▶ _WHAT TO DO_
The listing below should be written out exactly; please include all of it.

Start of DATA FOR THIS TASK

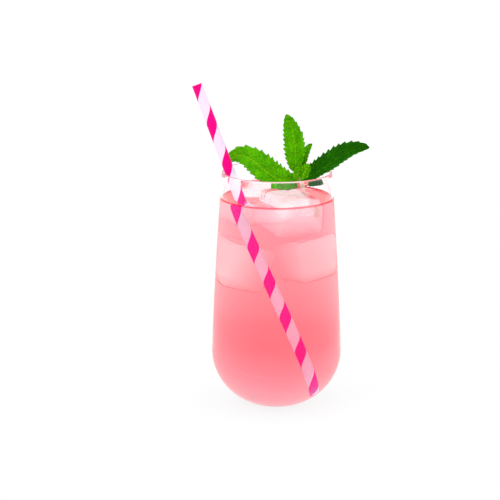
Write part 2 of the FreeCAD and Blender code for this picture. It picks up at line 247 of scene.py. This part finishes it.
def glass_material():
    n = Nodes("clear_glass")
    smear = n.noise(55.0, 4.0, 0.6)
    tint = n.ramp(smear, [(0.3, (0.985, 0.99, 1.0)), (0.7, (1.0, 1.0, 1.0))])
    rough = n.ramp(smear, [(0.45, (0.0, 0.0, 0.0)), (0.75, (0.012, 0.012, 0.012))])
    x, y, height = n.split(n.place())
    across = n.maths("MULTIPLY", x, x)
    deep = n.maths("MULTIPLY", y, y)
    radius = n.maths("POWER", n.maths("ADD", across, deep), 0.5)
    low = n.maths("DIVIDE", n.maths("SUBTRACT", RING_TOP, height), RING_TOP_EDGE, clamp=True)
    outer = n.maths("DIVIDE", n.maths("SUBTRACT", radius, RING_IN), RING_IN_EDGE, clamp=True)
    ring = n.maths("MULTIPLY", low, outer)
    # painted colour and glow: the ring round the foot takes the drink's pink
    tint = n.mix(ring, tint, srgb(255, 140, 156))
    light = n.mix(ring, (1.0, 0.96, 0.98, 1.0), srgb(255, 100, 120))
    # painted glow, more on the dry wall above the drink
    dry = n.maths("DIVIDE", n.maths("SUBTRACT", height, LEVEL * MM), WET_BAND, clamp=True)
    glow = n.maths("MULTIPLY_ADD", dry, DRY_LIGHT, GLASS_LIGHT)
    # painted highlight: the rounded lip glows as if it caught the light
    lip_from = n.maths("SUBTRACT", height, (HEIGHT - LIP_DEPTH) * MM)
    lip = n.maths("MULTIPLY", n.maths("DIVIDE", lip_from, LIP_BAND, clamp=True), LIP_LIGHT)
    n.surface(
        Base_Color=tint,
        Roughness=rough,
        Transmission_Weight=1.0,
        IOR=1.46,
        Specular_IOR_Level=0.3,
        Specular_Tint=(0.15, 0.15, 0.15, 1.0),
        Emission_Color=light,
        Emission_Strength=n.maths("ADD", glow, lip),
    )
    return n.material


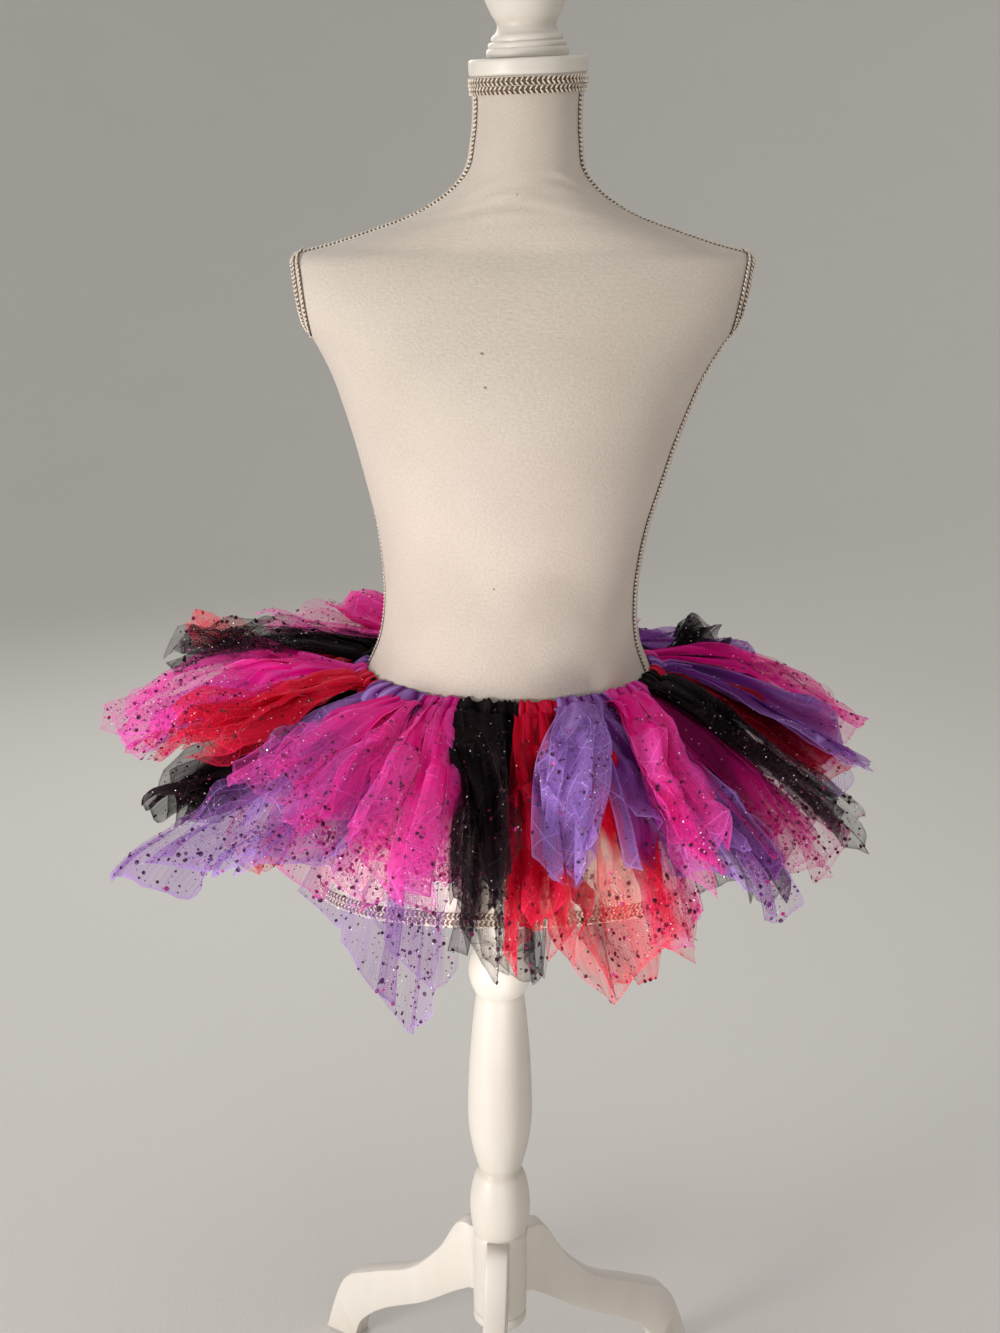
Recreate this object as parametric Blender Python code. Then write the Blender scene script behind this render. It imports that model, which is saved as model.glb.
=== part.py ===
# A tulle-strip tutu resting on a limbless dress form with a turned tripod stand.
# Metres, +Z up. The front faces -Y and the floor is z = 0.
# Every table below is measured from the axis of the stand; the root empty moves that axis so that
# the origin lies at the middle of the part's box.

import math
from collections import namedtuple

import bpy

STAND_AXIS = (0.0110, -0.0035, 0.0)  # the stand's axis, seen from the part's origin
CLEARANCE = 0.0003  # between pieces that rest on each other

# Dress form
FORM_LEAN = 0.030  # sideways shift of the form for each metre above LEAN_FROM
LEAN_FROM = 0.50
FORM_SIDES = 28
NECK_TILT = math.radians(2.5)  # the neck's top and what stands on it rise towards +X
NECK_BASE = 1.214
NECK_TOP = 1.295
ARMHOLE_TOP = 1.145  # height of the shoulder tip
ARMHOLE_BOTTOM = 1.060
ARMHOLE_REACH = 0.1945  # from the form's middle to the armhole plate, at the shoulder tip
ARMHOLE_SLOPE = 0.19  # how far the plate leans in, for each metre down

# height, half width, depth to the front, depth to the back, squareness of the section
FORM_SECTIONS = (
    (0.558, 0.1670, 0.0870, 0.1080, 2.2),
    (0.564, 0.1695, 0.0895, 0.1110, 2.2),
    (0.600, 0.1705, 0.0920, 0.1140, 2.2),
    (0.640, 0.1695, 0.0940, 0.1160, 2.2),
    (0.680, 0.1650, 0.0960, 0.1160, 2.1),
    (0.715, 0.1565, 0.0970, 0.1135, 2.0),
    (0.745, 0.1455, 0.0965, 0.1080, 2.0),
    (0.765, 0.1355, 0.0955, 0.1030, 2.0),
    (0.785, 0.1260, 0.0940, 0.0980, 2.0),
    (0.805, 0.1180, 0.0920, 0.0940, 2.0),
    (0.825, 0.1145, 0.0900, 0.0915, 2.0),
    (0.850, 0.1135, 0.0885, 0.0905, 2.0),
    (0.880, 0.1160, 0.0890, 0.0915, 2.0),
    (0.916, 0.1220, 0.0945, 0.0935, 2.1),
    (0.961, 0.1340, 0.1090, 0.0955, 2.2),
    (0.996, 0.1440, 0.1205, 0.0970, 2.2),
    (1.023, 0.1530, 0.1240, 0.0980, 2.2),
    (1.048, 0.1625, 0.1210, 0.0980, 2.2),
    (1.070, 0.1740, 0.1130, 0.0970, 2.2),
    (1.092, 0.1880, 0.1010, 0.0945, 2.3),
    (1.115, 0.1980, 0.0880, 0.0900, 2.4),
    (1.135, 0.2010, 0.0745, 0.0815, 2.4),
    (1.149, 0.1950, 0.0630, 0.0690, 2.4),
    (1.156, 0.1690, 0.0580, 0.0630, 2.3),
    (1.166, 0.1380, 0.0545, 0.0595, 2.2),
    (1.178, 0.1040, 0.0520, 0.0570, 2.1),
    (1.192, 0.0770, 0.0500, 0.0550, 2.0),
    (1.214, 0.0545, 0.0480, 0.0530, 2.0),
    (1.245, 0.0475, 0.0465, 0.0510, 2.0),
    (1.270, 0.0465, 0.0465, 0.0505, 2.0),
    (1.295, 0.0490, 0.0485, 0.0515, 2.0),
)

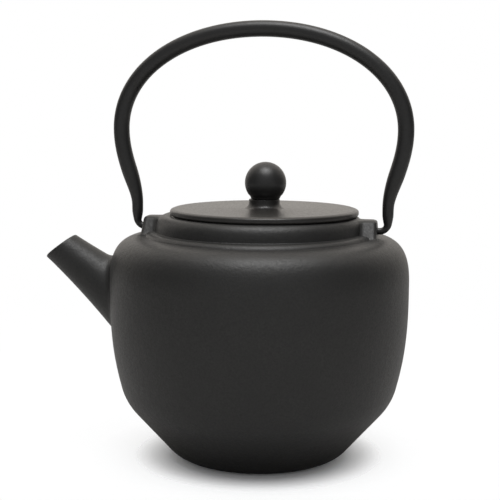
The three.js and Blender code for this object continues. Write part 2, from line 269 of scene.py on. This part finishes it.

End of DATA FOR THIS TASK

▶ _IN RESPONSE_
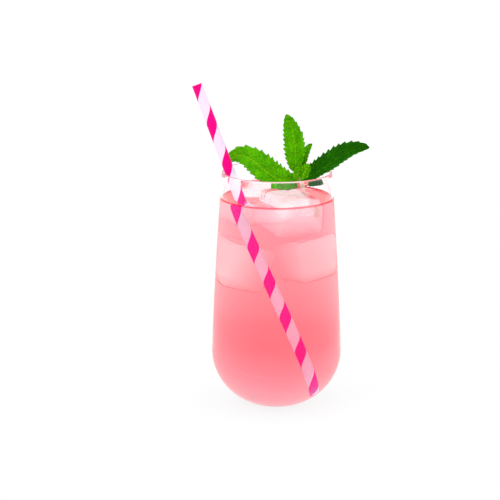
Write part 2 of the FreeCAD and Blender code for this picture. It picks up at line 247 of scene.py. This part finishes it.
def glass_material():
    n = Nodes("clear_glass")
    smear = n.noise(55.0, 4.0, 0.6)
    tint = n.ramp(smear, [(0.3, (0.985, 0.99, 1.0)), (0.7, (1.0, 1.0, 1.0))])
    rough = n.ramp(smear, [(0.45, (0.0, 0.0, 0.0)), (0.75, (0.012, 0.012, 0.012))])
    x, y, height = n.split(n.place())
    across = n.maths("MULTIPLY", x, x)
    deep = n.maths("MULTIPLY", y, y)
    radius = n.maths("POWER", n.maths("ADD", across, deep), 0.5)
    low = n.maths("DIVIDE", n.maths("SUBTRACT", RING_TOP, height), RING_TOP_EDGE, clamp=True)
    outer = n.maths("DIVIDE", n.maths("SUBTRACT", radius, RING_IN), RING_IN_EDGE, clamp=True)
    ring = n.maths("MULTIPLY", low, outer)
    # painted colour and glow: the ring round the foot takes the drink's pink
    tint = n.mix(ring, tint, srgb(255, 140, 156))
    light = n.mix(ring, (1.0, 0.96, 0.98, 1.0), srgb(255, 100, 120))
    # painted glow, more on the dry wall above the drink
    dry = n.maths("DIVIDE", n.maths("SUBTRACT", height, LEVEL * MM), WET_BAND, clamp=True)
    glow = n.maths("MULTIPLY_ADD", dry, DRY_LIGHT, GLASS_LIGHT)
    # painted highlight: the rounded lip glows as if it caught the light
    lip_from = n.maths("SUBTRACT", height, (HEIGHT - LIP_DEPTH) * MM)
    lip = n.maths("MULTIPLY", n.maths("DIVIDE", lip_from, LIP_BAND, clamp=True), LIP_LIGHT)
    n.surface(
        Base_Color=tint,
        Roughness=rough,
        Transmission_Weight=1.0,
        IOR=1.46,
        Specular_IOR_Level=0.3,
        Specular_Tint=(0.15, 0.15, 0.15, 1.0),
        Emission_Color=light,
        Emission_Strength=n.maths("ADD", glow, lip),
    )
    return n.material


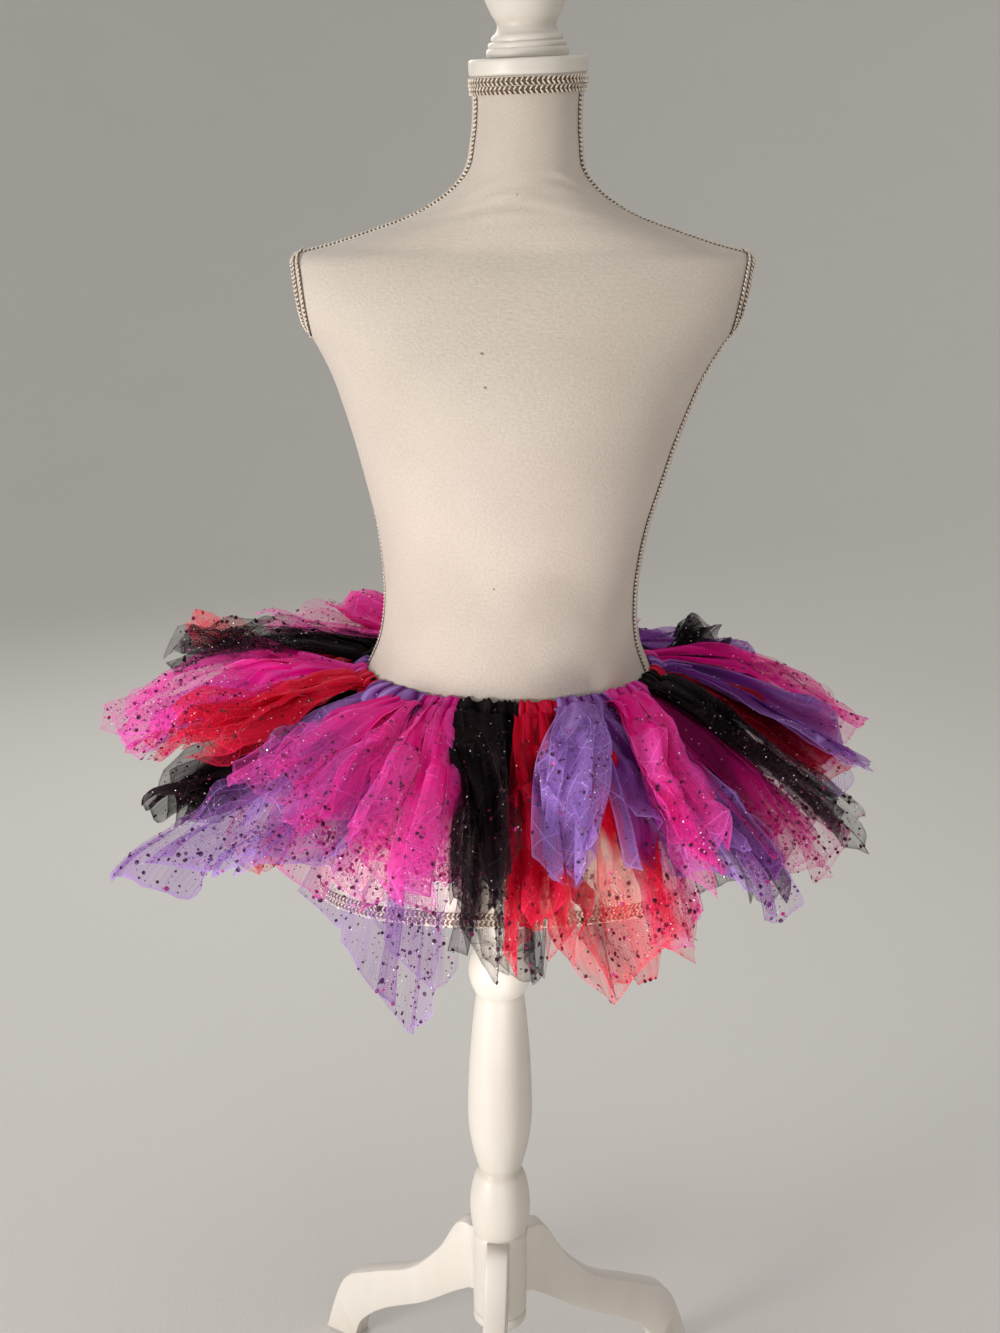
Recreate this object as parametric Blender Python code. Then write the Blender scene script behind this render. It imports that model, which is saved as model.glb.
=== part.py ===
# A tulle-strip tutu resting on a limbless dress form with a turned tripod stand.
# Metres, +Z up. The front faces -Y and the floor is z = 0.
# Every table below is measured from the axis of the stand; the root empty moves that axis so that
# the origin lies at the middle of the part's box.

import math
from collections import namedtuple

import bpy

STAND_AXIS = (0.0110, -0.0035, 0.0)  # the stand's axis, seen from the part's origin
CLEARANCE = 0.0003  # between pieces that rest on each other

# Dress form
FORM_LEAN = 0.030  # sideways shift of the form for each metre above LEAN_FROM
LEAN_FROM = 0.50
FORM_SIDES = 28
NECK_TILT = math.radians(2.5)  # the neck's top and what stands on it rise towards +X
NECK_BASE = 1.214
NECK_TOP = 1.295
ARMHOLE_TOP = 1.145  # height of the shoulder tip
ARMHOLE_BOTTOM = 1.060
ARMHOLE_REACH = 0.1945  # from the form's middle to the armhole plate, at the shoulder tip
ARMHOLE_SLOPE = 0.19  # how far the plate leans in, for each metre down

# height, half width, depth to the front, depth to the back, squareness of the section
FORM_SECTIONS = (
    (0.558, 0.1670, 0.0870, 0.1080, 2.2),
    (0.564, 0.1695, 0.0895, 0.1110, 2.2),
    (0.600, 0.1705, 0.0920, 0.1140, 2.2),
    (0.640, 0.1695, 0.0940, 0.1160, 2.2),
    (0.680, 0.1650, 0.0960, 0.1160, 2.1),
    (0.715, 0.1565, 0.0970, 0.1135, 2.0),
    (0.745, 0.1455, 0.0965, 0.1080, 2.0),
    (0.765, 0.1355, 0.0955, 0.1030, 2.0),
    (0.785, 0.1260, 0.0940, 0.0980, 2.0),
    (0.805, 0.1180, 0.0920, 0.0940, 2.0),
    (0.825, 0.1145, 0.0900, 0.0915, 2.0),
    (0.850, 0.1135, 0.0885, 0.0905, 2.0),
    (0.880, 0.1160, 0.0890, 0.0915, 2.0),
    (0.916, 0.1220, 0.0945, 0.0935, 2.1),
    (0.961, 0.1340, 0.1090, 0.0955, 2.2),
    (0.996, 0.1440, 0.1205, 0.0970, 2.2),
    (1.023, 0.1530, 0.1240, 0.0980, 2.2),
    (1.048, 0.1625, 0.1210, 0.0980, 2.2),
    (1.070, 0.1740, 0.1130, 0.0970, 2.2),
    (1.092, 0.1880, 0.1010, 0.0945, 2.3),
    (1.115, 0.1980, 0.0880, 0.0900, 2.4),
    (1.135, 0.2010, 0.0745, 0.0815, 2.4),
    (1.149, 0.1950, 0.0630, 0.0690, 2.4),
    (1.156, 0.1690, 0.0580, 0.0630, 2.3),
    (1.166, 0.1380, 0.0545, 0.0595, 2.2),
    (1.178, 0.1040, 0.0520, 0.0570, 2.1),
    (1.192, 0.0770, 0.0500, 0.0550, 2.0),
    (1.214, 0.0545, 0.0480, 0.0530, 2.0),
    (1.245, 0.0475, 0.0465, 0.0510, 2.0),
    (1.270, 0.0465, 0.0465, 0.0505, 2.0),
    (1.295, 0.0490, 0.0485, 0.0515, 2.0),
)

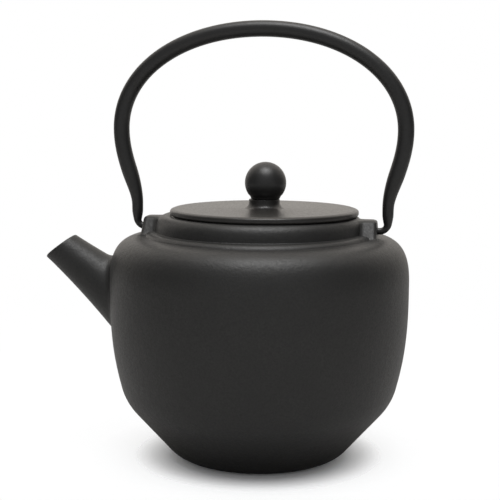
The three.js and Blender code for this object continues. Write part 2, from line 269 of scene.py on. This part finishes it.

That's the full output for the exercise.